» **What the task asks**
Write out, word for word, the first line of the data below and every line after it through the one containing "0, CHARGE_LENS.z, 12);".
--- START Provided material ---
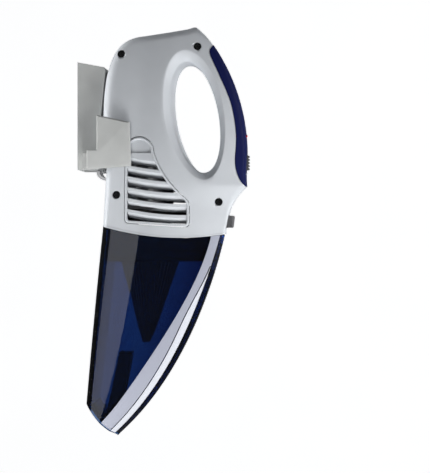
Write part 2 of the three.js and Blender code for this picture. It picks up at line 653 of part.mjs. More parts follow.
const circuitBoard = () => box(143, 144.4, -8.5, 8.5, -56, -12);
const switchBlock = () => box(144.7, 153, -4.5, 4.5, -51, -35);
const indicatorLamp = () => turnedOut([
  [0, 145], [LAMP.radius, 145], [LAMP.radius, 157.6], [LAMP.radius * 0.7, 158.2], [0, 158.5],
], 0, LAMP.z, 12);
const chargeLens = () => turnedOut([
  [0, 148], [CHARGE_LENS.radius, 148], [CHARGE_LENS.radius, 158], [0, 158.6],
], 0, CHARGE_LENS.z, 12);

// ---------------------------------------------------------------- cup release
/** The release button: a thumb pad level with the front face, and a stem that the spring sits on. */
function releaseButton() {
  const { x, bottom, top, half } = BUTTON;
  const face = [[x - 1.8, bottom], [x - 1, bottom + 0.8], [x, top - 0.8], [x - 0.8, top]];
  const pad = slab([[x - 11, bottom], ...face, [x - 11, top]], -half, half);
  const stem = turnedOut(rod(2, x - 18, x - 10.5), 0, (bottom + top) / 2, 12);
  return pad.add(stem);
}

const releaseSpring = () => {
  const sleeve = tube(2.4, 3.4, BUTTON.x - 19, BUTTON.x - 11 - GAP);
  return turnedOut(sleeve, 0, (BUTTON.bottom + BUTTON.top) / 2, 14);
};

// ---------------------------------------------------------------- wall bracket
/** The bracket: a tapered back block behind the vacuum, and two cheeks on arms beside the body. */
function wallBracket() {
  const profile = [
    [0, -52.4], [17, -52.4], [21, -40], [22, -2], [24.3, 20], [26.4, 41], [25, 43.8], [0, 48.5],
  ];
  const room = [[-5, -44], [12, -44], [16, -20], [17, -2], [20, 34], [-5, 38]];
  const cheek = [[12.2, -53.1], [53.3, -49.8], [51.8, -9.4], [21.4, -2.8], [21.4, -36], [12.2, -36]];
  const arm = [[8, -52], [20, -52], [24, -37.5], [8, -37.5]];
  let bracket = slab(profile, -PLATE_HALF, PLATE_HALF)
    .subtract(slab(room, -PLATE_HALF + 5, PLATE_HALF - 5))
    .add(box(0, BACK_THICK, -PLATE_HALF + 4, PLATE_HALF - 4, -46, 40));
  for (const side of [-1, 1]) {
    const across = (outline, near, far) => slab(outline, ...[side * near, side * far].sort((a, b) => a - b));
    bracket = bracket
      .add(across(cheek, CHEEK.inner, CHEEK.inner + CHEEK.thick))
      .add(across(arm, PLATE_HALF - 5, CHEEK.inner + 1));
  }
  for (const z of WALL_SCREWS) {
    bracket = bracket
      .subtract(turnedOut(rod(WALL_SCREW.shank + 2 * GAP, -5, 30), 0, z, 16))
      .subtract(turnedOut(rod(WALL_SCREW.head + 6 * GAP, 12, 40), 0, z, 20));
  }
  return bracket.subtract(bodyForm(-1, OUTSIDE));
}

const WALL_SCREW = { shank: 2, head: 4.2, socket: 1.2 };

/** A wall screw: the shank ends level with the wall, and the head sits on the bracket's back. */
const wallScrew = (z) => {
  const { shank, head, socket } = WALL_SCREW;
  const seat = BACK_THICK + GAP;
  return turnedOut([
    [0, 0.2], [shank, 0.2], [shank, seat], [head, seat], [head, 5.4], [socket, 5.9], [socket, 4.9], [0, 4.9],
  ], 0, z, 16);
};

/** A charging contact: a strip that curls from under the bracket to the pad on the vacuum's back. */
function chargeContact(side) {
  const line = (points) => new THREE.SplineCurve(points.map(point)).getPoints(10);
  const outer = line([[15.4, -52.8], [16.6, -57.6], [21.6, -61.4], [28.1, -60.8]]);
  const inner = line([[28.1, -59.4], [23, -59.2], [19.6, -56.2], [18.6, -52.8]]);
  return slab(new THREE.Shape([...outer, ...inner]), side * HOOK.y - HOOK.half, side * HOOK.y + HOOK.half);
}

/** The pad that a contact presses on, let into the shells' back. */
const contactPad = (side) => padSpace(side, 0);

// ---------------------------------------------------------------- the assembly
const FINISH = {
  shell: { color: 0xc3c7cf, roughness: 0.42, metalness: 0.25 },
  cover: { color: 0x1a1c5c, roughness: 0.3, metalness: 0 },
  vent: { color: 0xb9bdc5, roughness: 0.45, metalness: 0.2 },
  screw: { color: 0x151517, roughness: 0.5, metalness: 0.6 },
  cup: { color: 0x0b1d5a, roughness: 0.08, metalness: 0 },
  trim: { color: 0xb6bacb, roughness: 0.25, metalness: 0.9 },
  bracket: { color: 0xb5b9b6, roughness: 0.5, metalness: 0 },
  dark: { color: 0x2b2c30, roughness: 0.6, metalness: 0 },
  rubber: { color: 0x1d1d20, roughness: 0.8, metalness: 0 },
  fabric: { color: 0x3a3c42, roughness: 0.95, metalness: 0 },
  steel: { color: 0x9b9da2, roughness: 0.35, metalness: 1 },
  board: { color: 0x1f5a33, roughness: 0.5, metalness: 0 },
  cell: { color: 0x2f6fae, roughness: 0.45, metalness: 0 },
  fan: { color: 0xd8d6cf, roughness: 0.5, metalness: 0 },
  red: { color: 0xc4161c, roughness: 0.2, metalness: 0 },
  clear: { color: 0xe8ecef, roughness: 0.1, metalness: 0 },
};

const handheldVacuum = new THREE.Group();

function place(name, made, finish) {
  const mesh = new THREE.Mesh(geometryOf(made), new THREE.MeshStandardMaterial(FINISH[finish]));
  mesh.name = name;
  handheldVacuum.add(mesh);
}

place('wall_bracket', wallBracket(), 'bracket');
place('wall_screw_low', wallScrew(WALL_SCREWS[0]), 'steel');
place('wall_screw_high', wallScrew(WALL_SCREWS[1]), 'steel');
place('charge_contact_right', chargeContact(-1), 'steel');
place('charge_contact_left', chargeContact(1), 'steel');

place('right_shell', rightShell(), 'shell');
place('left_shell', leftShell(), 'shell');
place('handle_cover', handleCover(), 'cover');
const grille = rightGrille();
place('right_vent_grille', grille, 'vent');
place('left_vent_grille', mirrored(grille), 'vent');
for (const [name, spot] of Object.entries(SCREW_PLACES)) {
  place(`case_screw_${name}`, caseScrew(spot), 'screw');
}
place('contact_pad_right', contactPad(-1), 'steel');
place('contact_pad_left', contactPad(1), 'steel');
place('indicator_lamp', indicatorLamp(), 'red');
place('charge_lens', chargeLens(), 'clear');
place('circuit_board', circuitBoard(), 'board');
place('switch_block', switchBlock(), 'dark');
place('motor_can', motorCan(), 'steel');
place('motor_mount', motorMount(), 'dark');
place('fan_housing', fanHousing(), 'dark');
place('battery_tray', batteryTray(), 'dark');
CELL_PLACES.forEach((spot, k) => place(`battery_cell_${k + 1}`, batteryCell(spot), 'cell'));
place('filter_frame', filterFrame(), 'dark');
place('filter_cone', filterCone(), 'fabric');
place('filter_seal', filterSeal(), 'rubber');

place('motor_shaft', motorShaft(), 'steel');
place('fan_impeller', fanImpeller(), 'fan');

place('switch_slider', switchSlider(), 'dark');
place('release_button', releaseButton(), 'dark');
place('release_spring', releaseSpring(), 'steel');

place('dust_cup', dustCup(), 'cup');
const trim = rightTrim();
place('cup_trim_right', trim, 'trim');
place('cup_trim_left', mirrored(trim), 'trim');
place('intake_duct', intakeDuct(), 'dark');
place('intake_flap', intakeFlap(), 'rubber');

export default handheldVacuum;
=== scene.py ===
"""The looks of the handheld vacuum and its wall bracket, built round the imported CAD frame.

Shapes are worked out in millimetres in the CAD's own frame, and each finished piece is scaled to metres.
The near side, which faces the camera, is -Y.
"""

import json
import math
from types import SimpleNamespace

import bmesh
import bpy
from mathutils import Matrix, Vector


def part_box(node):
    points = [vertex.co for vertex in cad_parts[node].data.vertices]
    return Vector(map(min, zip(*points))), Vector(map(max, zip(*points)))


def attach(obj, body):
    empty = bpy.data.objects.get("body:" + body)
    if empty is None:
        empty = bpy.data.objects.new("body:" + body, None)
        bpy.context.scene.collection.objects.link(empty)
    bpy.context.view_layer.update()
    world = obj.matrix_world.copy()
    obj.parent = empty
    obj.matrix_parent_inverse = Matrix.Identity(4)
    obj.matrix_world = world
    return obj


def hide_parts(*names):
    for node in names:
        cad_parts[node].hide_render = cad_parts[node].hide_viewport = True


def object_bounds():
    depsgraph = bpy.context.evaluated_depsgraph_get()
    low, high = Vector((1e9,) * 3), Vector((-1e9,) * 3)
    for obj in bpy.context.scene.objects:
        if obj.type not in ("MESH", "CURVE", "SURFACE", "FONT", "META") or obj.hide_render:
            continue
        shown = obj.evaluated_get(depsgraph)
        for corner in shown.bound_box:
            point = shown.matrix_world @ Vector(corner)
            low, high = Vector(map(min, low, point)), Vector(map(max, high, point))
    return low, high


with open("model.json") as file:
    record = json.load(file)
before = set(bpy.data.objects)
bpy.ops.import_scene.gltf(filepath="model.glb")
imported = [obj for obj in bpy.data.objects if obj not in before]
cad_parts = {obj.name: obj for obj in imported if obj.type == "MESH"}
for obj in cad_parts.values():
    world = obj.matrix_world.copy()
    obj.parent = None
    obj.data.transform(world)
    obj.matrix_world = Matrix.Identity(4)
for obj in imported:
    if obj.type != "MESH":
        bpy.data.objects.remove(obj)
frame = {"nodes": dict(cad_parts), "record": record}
cad_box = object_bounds()
MM = 0.001

# ---------------------------------------------------------------- driving dimensions, in millimetres
# These follow the CAD source, apart from the dish round the grip, the rounding at the apex and the louvre
# blades, which were set against the photo.
GAP = 0.3                        # room between neighbouring parts
WALL = 2.5
BELLY_HALF = 51
TOP_HALF = 27
FRONT_HALF = 17
BACK_ROUND = 10
TOP_ROUND = 7
APEX_ROUND = 6.5
FRONT_ROUND = 4
APEX = (110, 83.3)
TIP = (157.4, -67.3)
BELLY_START = 60                 # X where the sides start to turn in towards the front
TAPER_START = -60                # Z above which the sides draw in towards the top
TAPER_RISE = 144
FLOOR_THICK = 3
SIDE_EXPONENT = 1.5              # how the sides turn in towards the front, on the body and on the cup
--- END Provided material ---
» **Answer to the problem**
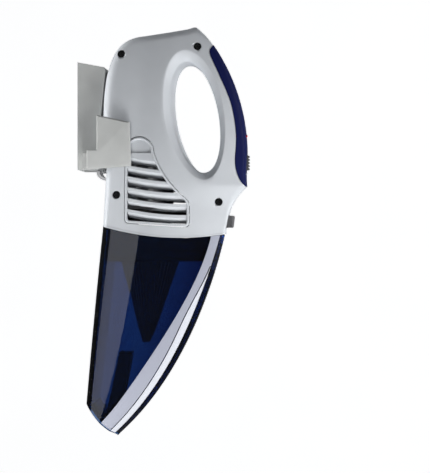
Write part 2 of the three.js and Blender code for this picture. It picks up at line 653 of part.mjs. More parts follow.
const circuitBoard = () => box(143, 144.4, -8.5, 8.5, -56, -12);
const switchBlock = () => box(144.7, 153, -4.5, 4.5, -51, -35);
const indicatorLamp = () => turnedOut([
  [0, 145], [LAMP.radius, 145], [LAMP.radius, 157.6], [LAMP.radius * 0.7, 158.2], [0, 158.5],
], 0, LAMP.z, 12);
const chargeLens = () => turnedOut([
  [0, 148], [CHARGE_LENS.radius, 148], [CHARGE_LENS.radius, 158], [0, 158.6],
], 0, CHARGE_LENS.z, 12);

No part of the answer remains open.